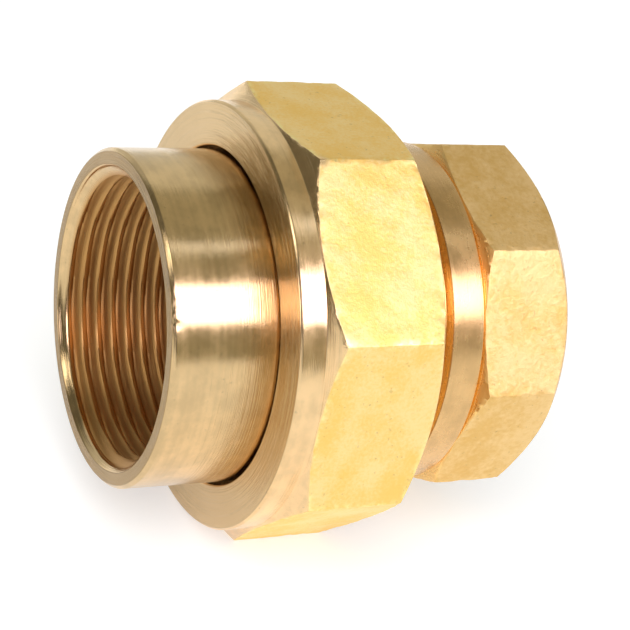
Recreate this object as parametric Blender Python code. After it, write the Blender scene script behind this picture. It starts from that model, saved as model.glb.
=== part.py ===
"""A three-piece brass barrel union for 1 1/4 inch pipe, female thread at both ends.

The pipe's axis runs along X and the octagonal nut lies on one of its flats. The tailpiece is the turned
barrel at -X. Its flange is caught by the lip inside the union nut, and the nut's thread pulls it, through a
flat seal ring, against the face of the body at +X. It is drawn made up, with the joint closed.

Every piece is a ring with a closed section, so each is built the way a lathe makes it: by carrying its
section round the axis. Distances along the axis are counted from the barrel's open end.
"""

import math

import bmesh
import bpy

MM = 0.001

# Whole fitting
LENGTH = 59.5 * MM
NUT_ACROSS_FLATS = 61.0 * MM
BODY_ACROSS_FLATS = 49.0 * MM
BODY_FLAT_ANGLE = math.radians(20.3)  # how far the body's octagon stands turned against the nut's
SEGMENTS = 40  # straight sides of every round surface, a multiple of 8 so that corners fall on them

# Pipe thread, 1 1/4 inch parallel: 11 threads to the inch, 55 degree flanks
PIPE_MAJOR_R = 20.955 * MM
PIPE_MINOR_R = 19.476 * MM
PIPE_PITCH = 2.309 * MM
PIPE_GROOVE_FLAT = 0.384 * MM
PIPE_SOCKET_DEPTH = 17.0 * MM
PIPE_MOUTH_R = 21.15 * MM
FLOW_BORE_R = 18.2 * MM

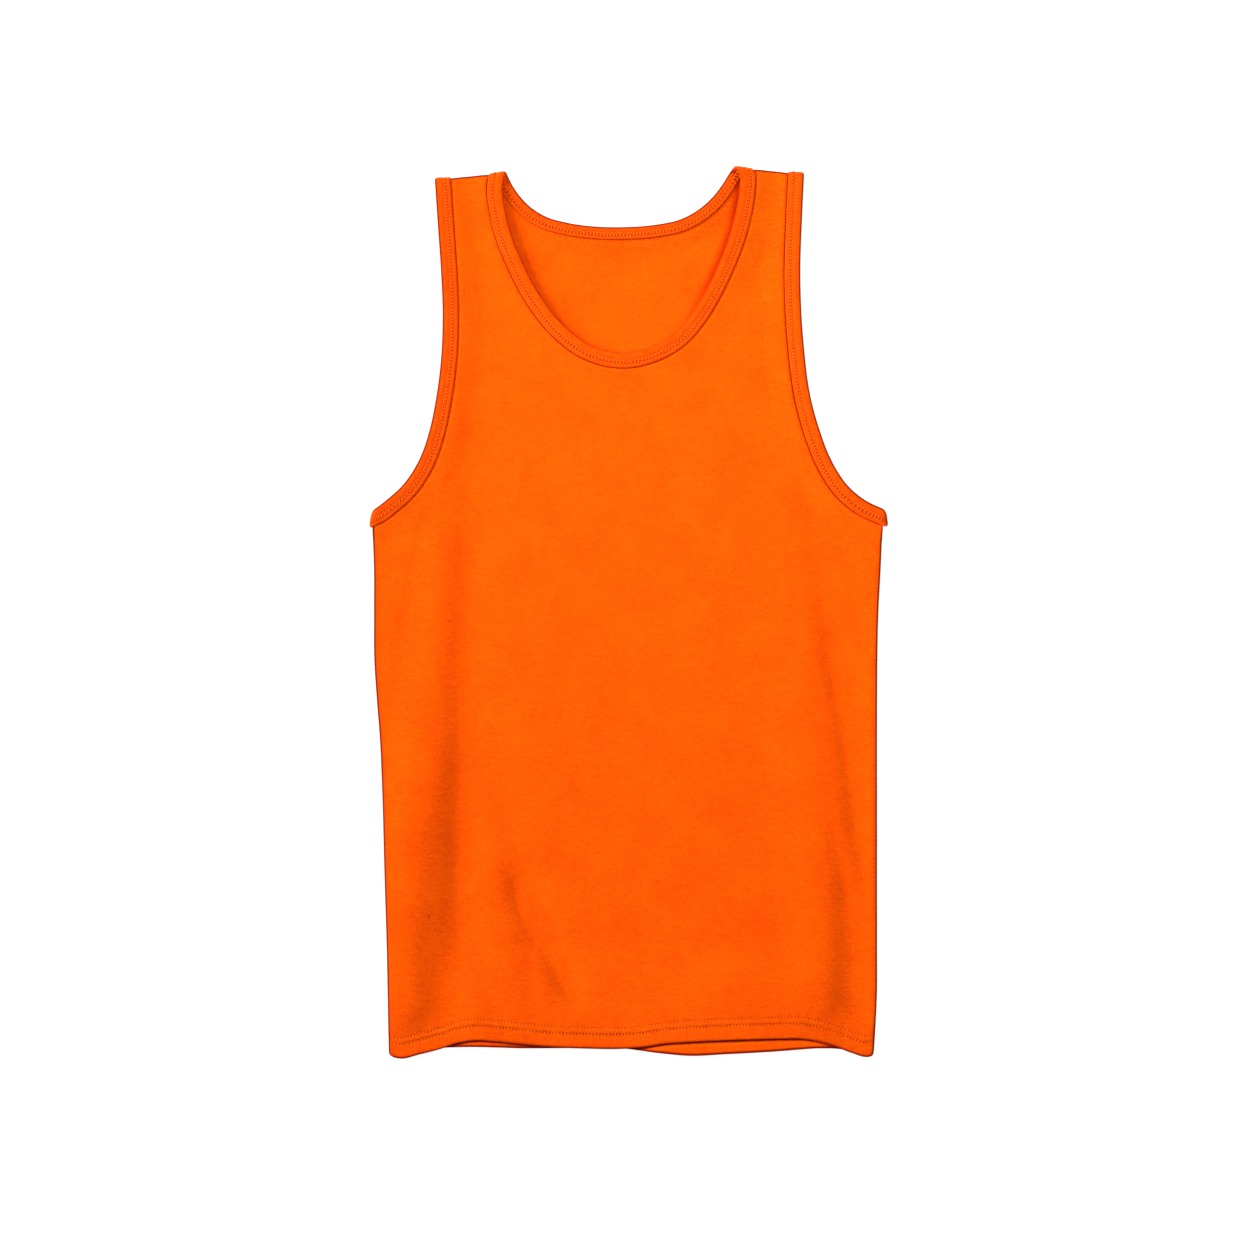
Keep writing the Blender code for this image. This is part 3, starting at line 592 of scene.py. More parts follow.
def spun_polyester_thread():
    material, tree = new_material("polyester_thread_spun_and_dyed")
    cloth = add_node(tree, "ShaderNodeUVMap", {"uv_map": "cloth"}).outputs[0]
    plies = add_node(tree, "ShaderNodeTexWave",
                     {"wave_type": "BANDS", "bands_direction": "DIAGONAL",
                      "Scale": BANDS_TO_TURNS / (TWIST * MM), "Distortion": 0.6},
                     {"Vector": cloth}).outputs["Fac"]
    twist = add_node(tree, "ShaderNodeBump", {"Strength": 0.5, "Distance": 0.1 * MM},
                     {"Height": plies})
    # Painted highlight: two oranges lighter than the cloth's, in bands along the twist
    tone = add_node(tree, "ShaderNodeMix",
                    {"data_type": "RGBA", 6: dye("#E65C08"), 7: dye("#EB6C0E")}, {0: plies})
    surface(tree, {"Roughness": 0.6, "Metallic": 0.0, "IOR": 1.5, "Specular IOR Level": 0.06,
                   "Sheen Weight": 0.02, "Sheen Tint": dye("#FF7A20")},
            {"Base Color": tone.outputs[2], "Normal": twist.outputs[0]})
    return material


thread_material = spun_polyester_thread()


# %% [markdown]
# ## Making a piece
# Every piece ends as one mesh. This helper turns millimetres into metres, stores the cloth
# coordinates that the knit follows, and makes the piece ride on the model's only body.

# %% Helper that makes a piece
def make_piece(name, points, faces, cloth_places, painted_shade_and_knot, material):
    """points and cloth_places have a row for each vertex, in millimetres, and the argument after
    them a value of painted shade from 0 to 2 for each vertex, which also holds a dark knot of
    fibre."""
    mesh = bpy.data.meshes.new(name)
    points = np.array(points, float)
    points[:, :2] -= SHEET_CENTRE
    mesh.from_pydata((points * MM).tolist(), [], [list(map(int, face)) for face in faces])
    corner = np.zeros(len(mesh.loops), np.int32)
    mesh.loops.foreach_get("vertex_index", corner)
    layer = mesh.uv_layers.new(name="cloth")
    layer.data.foreach_set("uv", (np.array(cloth_places)[corner] * MM).astype(np.float32).ravel())
    # Each vertex's painted shade, which the material turns into a deeper red and brown
    depth = mesh.attributes.new("painted_shade_and_knot", "FLOAT", "POINT")
    depth.data.foreach_set("value", np.clip(painted_shade_and_knot, 0, 2).astype(np.float32))
    mesh.shade_smooth()
    mesh.materials.append(material)
    piece = bpy.data.objects.new(name, mesh)
    bpy.context.scene.collection.objects.link(piece)
    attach(piece, "root")
    triangles = sum(len(face) - 2 for face in faces)
    low, high = points.min(0), points.max(0)
    print(f"{name}: {triangles} triangles, {high[0] - low[0]:.1f} x {high[1] - low[1]:.1f}"
          f" x {high[2] - low[2]:.1f} mm")
    return piece


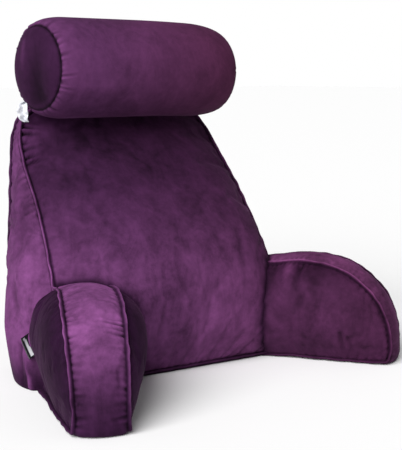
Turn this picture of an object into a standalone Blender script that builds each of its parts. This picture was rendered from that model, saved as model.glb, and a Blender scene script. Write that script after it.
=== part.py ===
"""A backrest pillow: a wedge-shaped back cushion, two arms and a neck roll, all in velvet.

Metres, +Z up. The front faces -Y and +X is to the viewer's right. The origin is the
middle of the back cushion's base, on the surface that the pillow stands on.
"""
import math

import bmesh
import bpy
import numpy as np

# The gap that neighbouring pieces keep
GAP = 0.0003
# the most that a sharp corner of a clearance copy is pushed out, in gaps
SHARPEST = 1.6

# The back cushion. Its two panels share one outline, the rear one a little narrower:
# its share of the width at the foot, and from a certain height up
BACK_HEIGHT = 0.487
BASE_DEPTH = 0.200
REAR_WIDTH_SHARES = (0.912, 0.952)
REAR_FULL_HEIGHT = 0.300
BACK_CENTRE_HEIGHT = 0.235
# how far the boxing swells for each square metre of its width squared
BACK_SWELL = 1.35
# at the foot the swelling lies towards the front: its lean there, and the height where it is even
BACK_SWELL_LEAN = 0.62
BACK_EVEN_HEIGHT = 0.26
# how far the base is turned: its front edge comes forward on the right
BASE_SKEW = 0.13
BACK_STEPS = 96
# height, half width of the front panel
BACK_OUTLINE = (
    (0.006, 0.000),
    (0.006, 0.120),
    (0.006, 0.226),
    (0.014, 0.240),
    (0.045, 0.243),
    (0.100, 0.240),
    (0.180, 0.238),
    (0.290, 0.231),
    (0.375, 0.226),
    (0.432, 0.216),
    (0.465, 0.193),
    (0.482, 0.145),
    (0.487, 0.000),
)
# height, front seam and rear seam behind the base's front edge, crown of each panel
BACK_SECTIONS = (
    (0.000, 0.000, 0.195, 0.050, 0.018),
    (0.090, 0.018, 0.214, 0.072, 0.026),
    (0.190, 0.056, 0.219, 0.086, 0.030),
    (0.310, 0.119, 0.222, 0.056, 0.030),
    (0.400, 0.182, 0.229, 0.036, 0.024),
    (0.487, 0.228, 0.248, 0.020, 0.014),
)

# The arms, in their own frame: along, forward from the root; side, outward; and height
ARM_ROOT = (0.214, 0.016)
ARM_SPLAY = math.radians(29.6)
ARM_CENTRE = (0.090, 0.096)
ARM_BOXING_BULGE = 0.008
ARM_STEPS = 76
ARM_HEIGHT = 0.184
# along, height
ARM_OUTLINE = (
    (-0.100, 0.006),
    (0.080, 0.006),
    (0.250, 0.006),
    (0.258, 0.014),
    (0.258, 0.052),
    (0.248, 0.092),
    (0.228, 0.127),
    (0.196, 0.157),
    (0.158, 0.178),
    (0.095, 0.188),
    (0.035, 0.182),
    (-0.020, 0.172),
    (-0.100, 0.160),
    (-0.115, 0.090),
)
# along, half the boxing's width
ARM_WIDTHS = (
    (-0.115, 0.043),
    (0.000, 0.043),
    (0.140, 0.046),
    (0.260, 0.043),
)
# of the inner and the outer face: crown, how much narrower its half of the boxing is at the
# foot, and how much wider the foot gets towards the root
ARM_CROWNS = (0.036, 0.023)
ARM_FOOT_NARROWINGS = (0.04, 0.12)
ARM_FOOT_SPLAYS = (0.02, 0.14)
# how much flatter a face is at the foot, and up to which height
ARM_FOOT_FLATNESS = 0.6
ARM_FLAT_BELOW = 0.100
# where the outer face is drawn in near the root: from and to which height, and how far forward
ARM_PINCH_HEIGHTS = (0.035, 0.095)
ARM_PINCH_REACH = 0.14
ARM_ROOT_SWELL = 0.5
ARM_LENGTH = 0.258

# The neck roll lies across the back's top edge
ROLL_CENTRE = (-0.003, 0.156, 0.550)
ROLL_RADIUS = 0.090
ROLL_SEAM_RADIUS = 0.074
ROLL_SEAM_HALF = 0.203
# left, right
ROLL_SHOULDERS = (0.050, 0.074)
ROLL_CAP_CROWN = 0.018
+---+
■ CHALLENGE
What is needed is an exact copy of the lines from the start of the listing through the line where "at both ends." sits, please, both end lines included and nothing more.

■ TASK SOLUTION
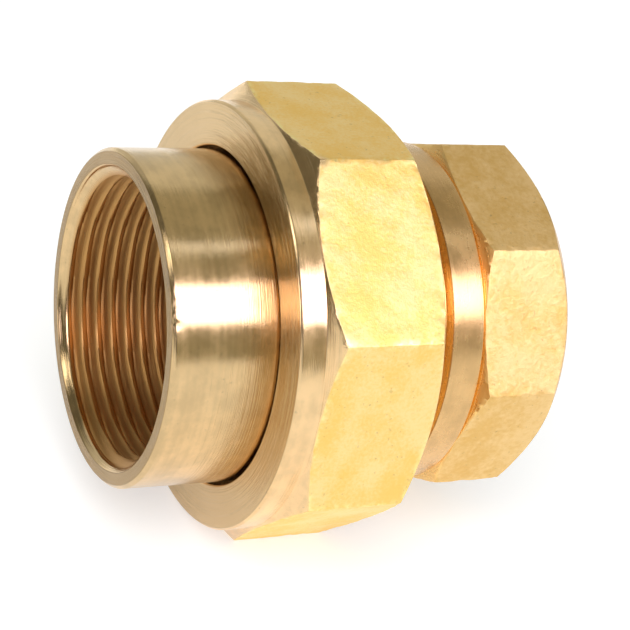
Recreate this object as parametric Blender Python code. After it, write the Blender scene script behind this picture. It starts from that model, saved as model.glb.
=== part.py ===
"""A three-piece brass barrel union for 1 1/4 inch pipe, female thread at both ends.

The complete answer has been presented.